With NGX disabled, the variance pattern I described above is
still present, just less amplified. Cook times still spike when
other CHOPs cook, when viewers are visible, or when I click
through operators in the editor.

This confirms the issue is in the CUDA-mode C++ TOP / Vulkan
interop layer itself, not specifically in NGX. NGX just makes it
more visible because it does more GPU work and amplifies any
upstream stall.

So my questions in the original post still apply, but please
read them in that context, this isn’t an NGX integration issue,
it’s a more general CUDA TOP measurement concern that NGX
happens to expose.

Thanks again!

Up ! :slight_smile:

SARV

You likely need to use your own CUDA timing commands within your stream to get fine grained measurements. Yes, there are a lot of things at play here, including vsync. If your project is running at 60hz, but taking less than 16ms to do its work, then extra time shows up ‘somewhere’ in the network, often at GPU sync points. This is because the GPU can’t run faster than 16ms, since it needs to stay slower than the vsync.
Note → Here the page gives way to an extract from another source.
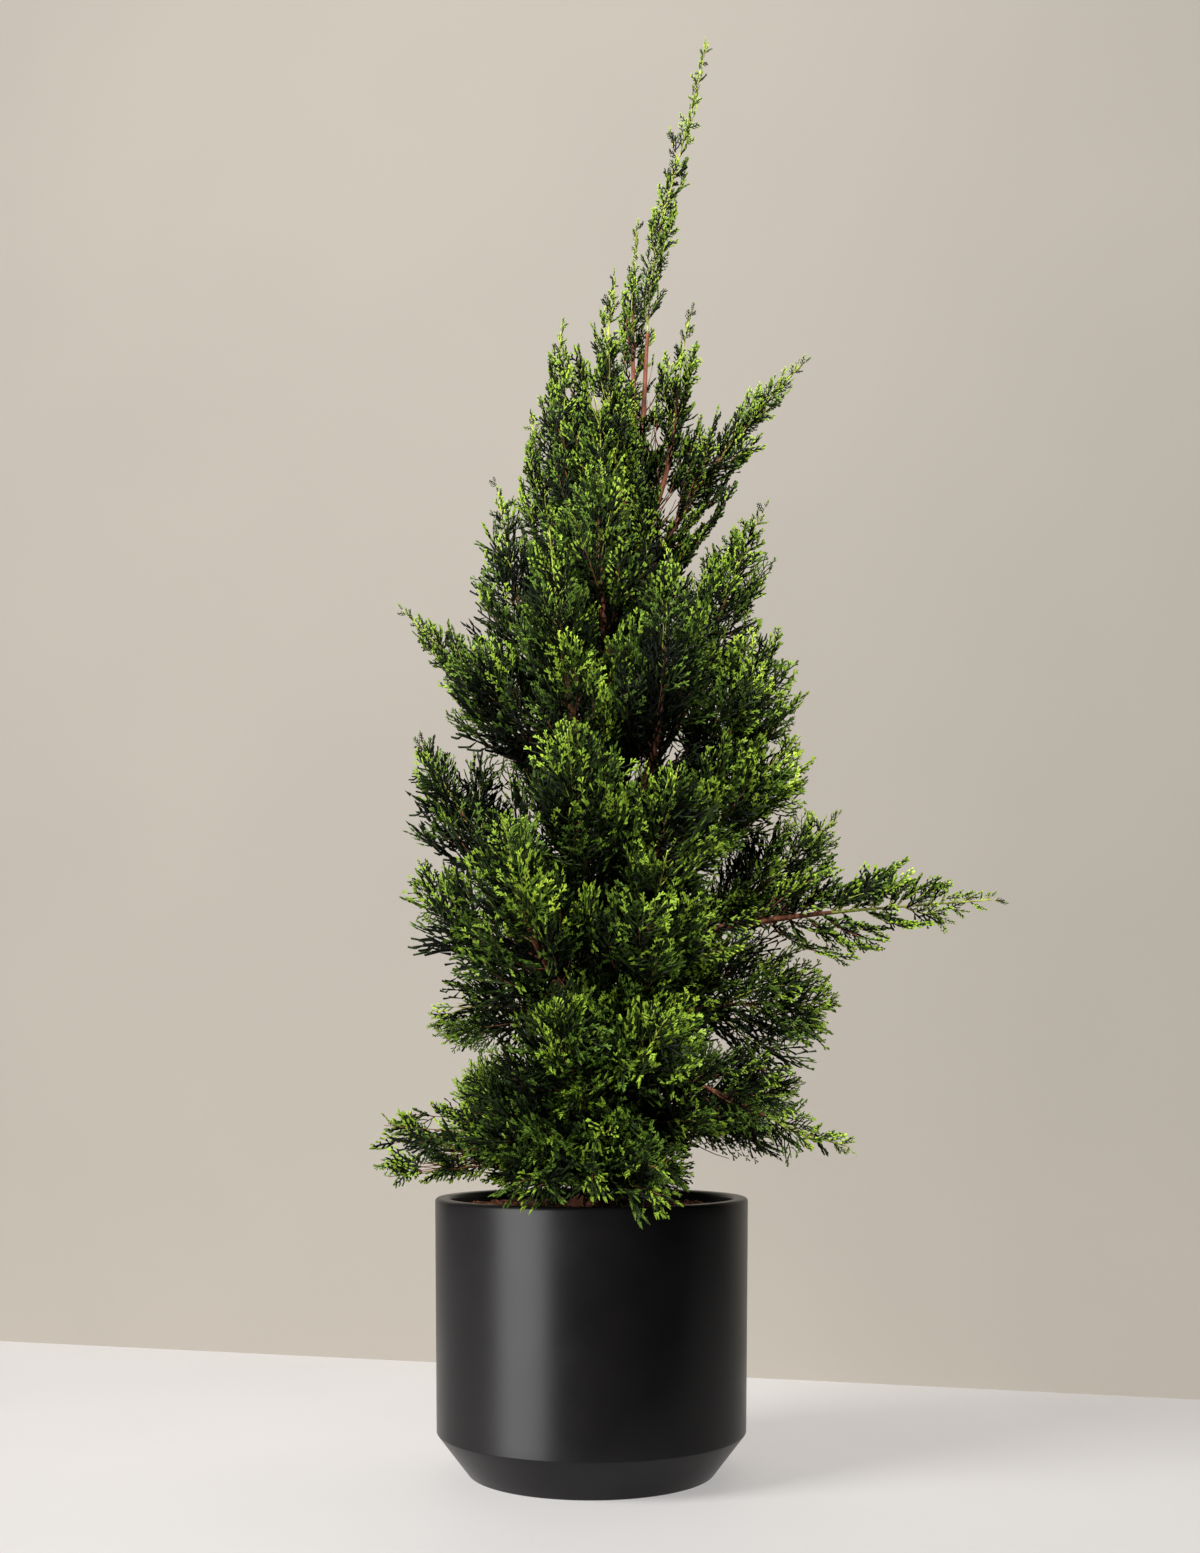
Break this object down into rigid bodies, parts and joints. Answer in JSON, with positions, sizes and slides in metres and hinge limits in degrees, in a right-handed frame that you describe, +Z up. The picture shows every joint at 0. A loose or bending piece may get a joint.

beginCUDAOperations() will submit our current vulkan command buffer, and cudaWaitExternalSemaphoresAsync() calls for your cudaStream so it waits for any pending Vulkan work to complete.

On the endCUDAOperations(), we issue cudaSignalExternalSemaphoresAsync, so our Vulkan commands will wait on your CUDA work.

These don’t inherently cause a stall on the CPU though, as they are GPU→GPU semaphores the CPU doesn’t need to wait for.